Because gravitons haven’t been observed yet, gravity has resisted attempts to understand it in the way we understand other forces – as an exchange of particles. Some physicists, notably Theodor Kaluza and Oskar Klein, posited that gravity may be operating as a particle in extra dimensions beyond the three of space (length, width, and height) and one of time (duration)we are familiar with, but whether that is true is still unknown.
It’s easy to explain how gravity works. Einstein spelled it out a hundred years ago. A gravitational field is where a concentration of energy in the guise of a massive star conditions the surrounding space, this effect diminishing with distance. As a result space is neither homogeneous nor isotropic, so the speed of light is spatially variable. So light curves downwards like any wave curves when there’s a gradient in wave speed. Then matter falls down because of the wave nature of matter. Again, remember what Hans Ohanian said about spin being a circulating flow of energy. Then think in terms of light going round a square path, wherein the horizontals curve downwards:
Other forces are not mediated by particles. See the peculiar notion of exchange forces part I and part II by Cathryn Carson. The exchange-particle idea worked its way into QED from the mid-1930s, even though Heisenberg used a neutron model that was later retracted. Electromagnetism is not the exchange of photons. Electrons and positrons move the way that they do because of the screw nature of electromagnetism. Because the electromagnetic field is not unlike the frame-dragged gravitomagnetic field. And because the electron is a dynamical “spinor”. So is the positron, albeit with the opposite chirality. They don’t throw photons back and forth. Hydrogen atoms don’t twinkle. Magnets don’t shine. The exchange particles of QED only exist in the mathematics of the model. They are virtual. As in not real. So are the gluons in ordinary hadrons. As for W and Z bosons, do you seriously believe that a 939 MeV neutron decays because an 80 GeV W boson pops out of a quark, then decays into an electron and an antineutrino with a combined mass-energy of circa 1 MeV? So quickly that you can’t actually see the W boson? It’s a fairy tale. In similar vein there are no gravitons flying around the room you’re in. Nobody has found a graviton yet, and they never ever will, because quantum gravity is a castle in the air. It has no foundations. Gravity has resisted attempts to understand it “in the way we understand other forces” because you don’t understand other forces.
Do we live in a false vacuum?
The universe seems relatively stable.
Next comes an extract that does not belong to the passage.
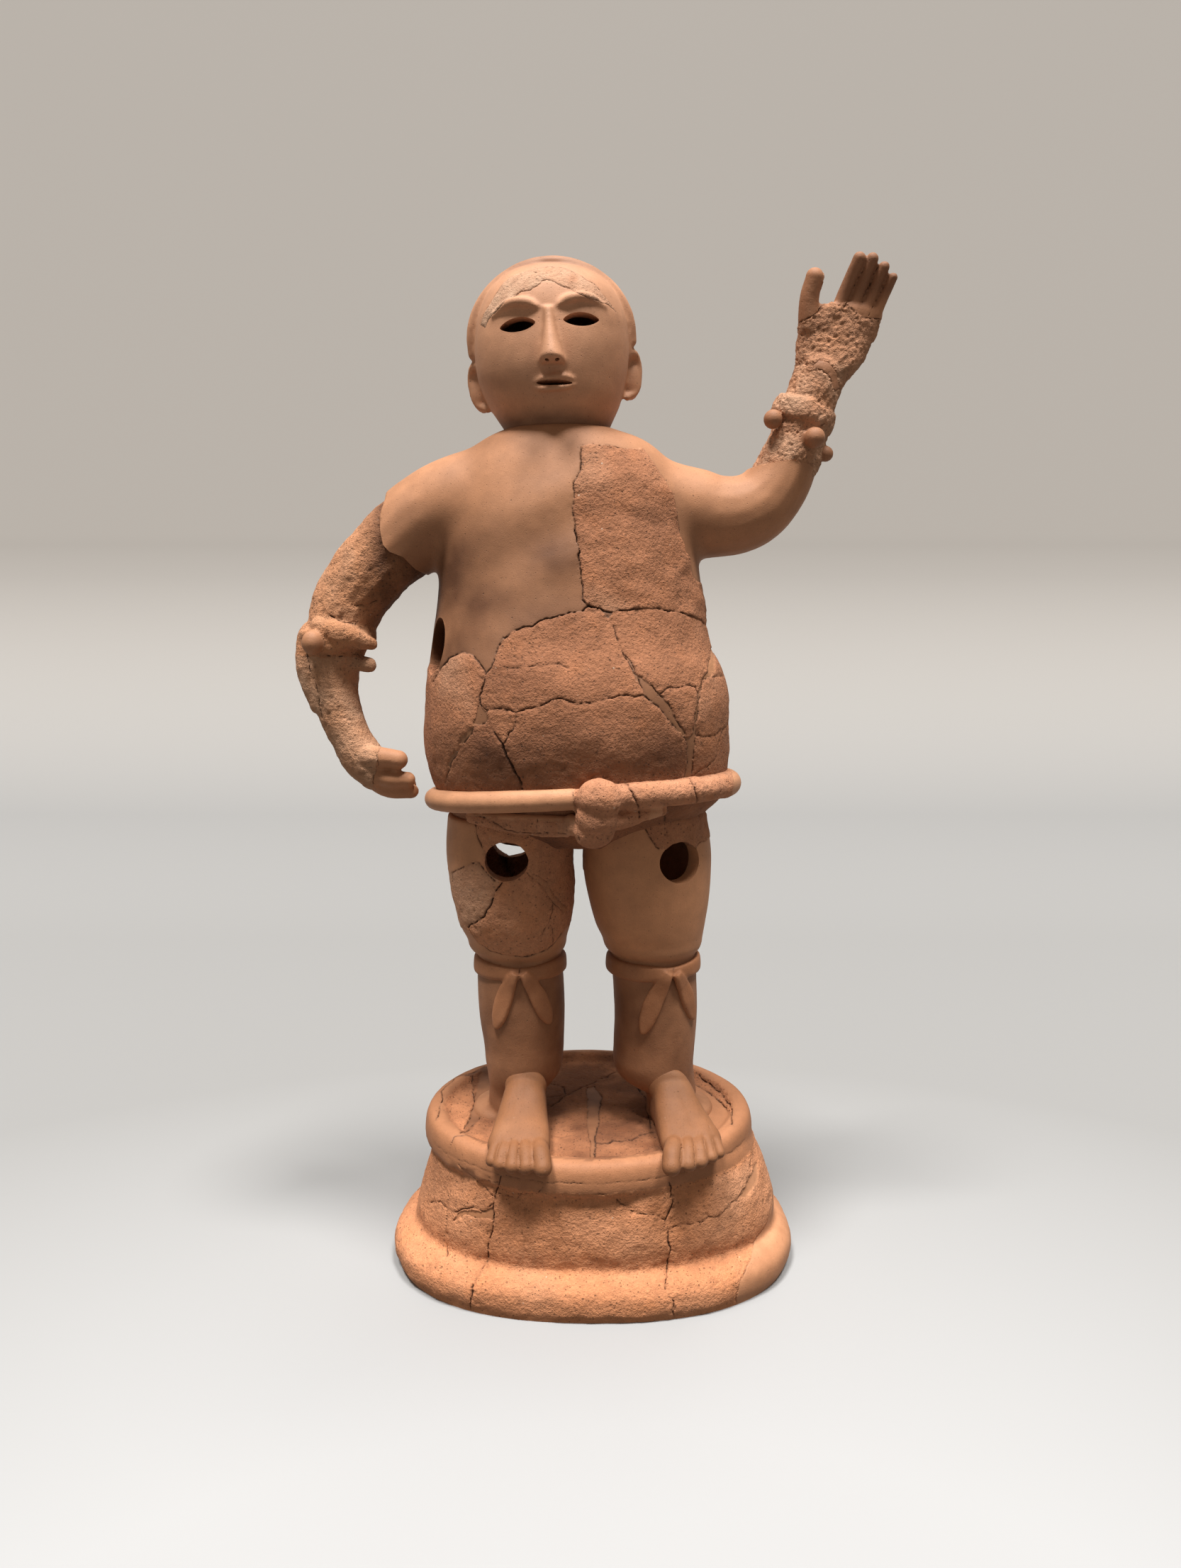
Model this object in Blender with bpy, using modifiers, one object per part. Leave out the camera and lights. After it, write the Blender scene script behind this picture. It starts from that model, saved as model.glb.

After all, it’s been around for about 13.8 billion years. But what if the whole thing were a massive accident? It all starts with the Higgs and the universe’s vacuum. Vacuum, or empty space, should be the lowest possible energy state, because there’s nothing in it. Meanwhile, the Higgs boson — via the so-called Higgs field — gives everything its mass. Writing in the journal Physics, Alexander Kusenko, a professor of physics and astronomy at the University of California, Los Angeles, said the energy state of the vacuum can be calculated from the potential energy of the Higgs field and the masses of the Higgs and top quark (a fundamental particle).
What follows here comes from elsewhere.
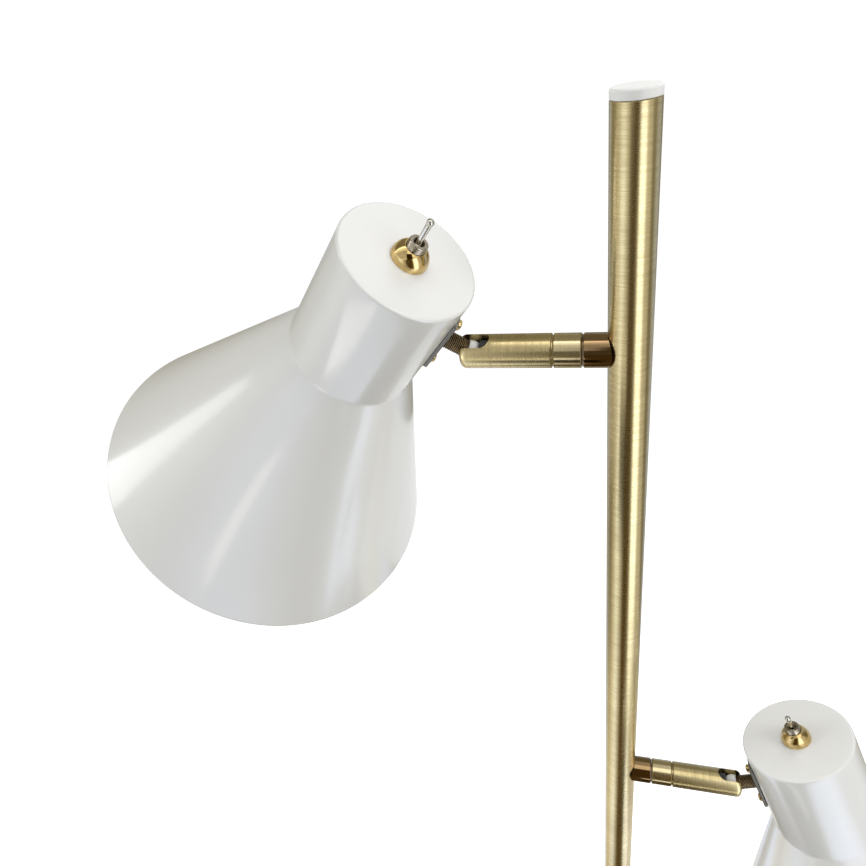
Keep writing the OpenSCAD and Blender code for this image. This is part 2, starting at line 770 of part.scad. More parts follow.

So far, those calculations appear to show that the universe’s vacuum might not be in the lowest possible energy state. That would mean it’s a false vacuum. If that’s true, our universe might not be stable, because a false vacuum can be knocked into a lower energy state by a sufficiently violent and high-energy event. If that were to happen, there would be a phenomenon called bubble nucleation. A sphere of lower-energy vacuum would start growing at the speed of light. Nothing, not even matter itself, would survive. Effectively, we’d be replacing the universe with another one, which might have very different physical laws. [5 Reasons We May Live in a Multiverse]
That sounds scary, but given that the universe is still here, clearly there hasn’t been such an event yet, and astronomers have seen gamma-ray bursts, supernovas, and quasars, all of which are pretty energetic. So it’s probably unlikely enough that we wouldn’t need to worry. That said, the idea of a false vacuum means that our universe might have popped into existence in just that way, when a previous universe’s false vacuum was knocked into a lower energy state. Perhaps we were the result of an accident with a particle accelerator.
Yes, the universe seems relatively stable. As for whether the Big Bang was some massive accident, I don’t know. I’m not even sure the universe has been around for 13.8 billion years. What if light moved very slowly in the early universe? What if time dilation was infinite, like at black hole event horizon? As for space being “the lowest possible energy state, because there’s nothing in it”, that’s not true. The energy density of space varies in a gravitational field. It isn’t zero. Not only that, but the Higgs mechanism contradicts E=mc², and as Gian Giudice said, it accounts for only 1 per cent of the mass of ordinary matter. So the Mexican hat cuts no ice:
Higgs Mexican hat image from the CERN article the historical profile of the Higgs boson
So no, the energy state of the vacuum can’t be calculated from the potential energy of the Higgs field and the masses of the Higgs and top quark. That’s phooey. And of course the universe’s vacuum isn’t in the lowest possible energy state. If it was, it wouldn’t be expanding. But yes, I suppose it could change due to some event. The fate of the universe might be the Big Rip. But claiming bubble nucleation would occur is a stretch. That’s inflation talk, and I’m afraid to say that when you dig into inflation, you find it’s a solution to problems that do not exist. Not only that, but Guth’s model didn’t work, because it had bubbles forming in a supercooled environment, which is the exact opposite of boiling. It was all downhill from there, hence it degenerated into multiverse pseudoscience. But OK, maybe the Big Bang was the result of an accident with a particle accelerator. I can’t prove it wasn’t. But hey, best not build that new collider then. It’s a waste of money anyway. I agree with Sabine Hossenfelder on this. I’m probably the only one who agrees with her, and then some. Because I think it’s worse than a waste of money. Because it props up bad science that stands in the way of scientific progress.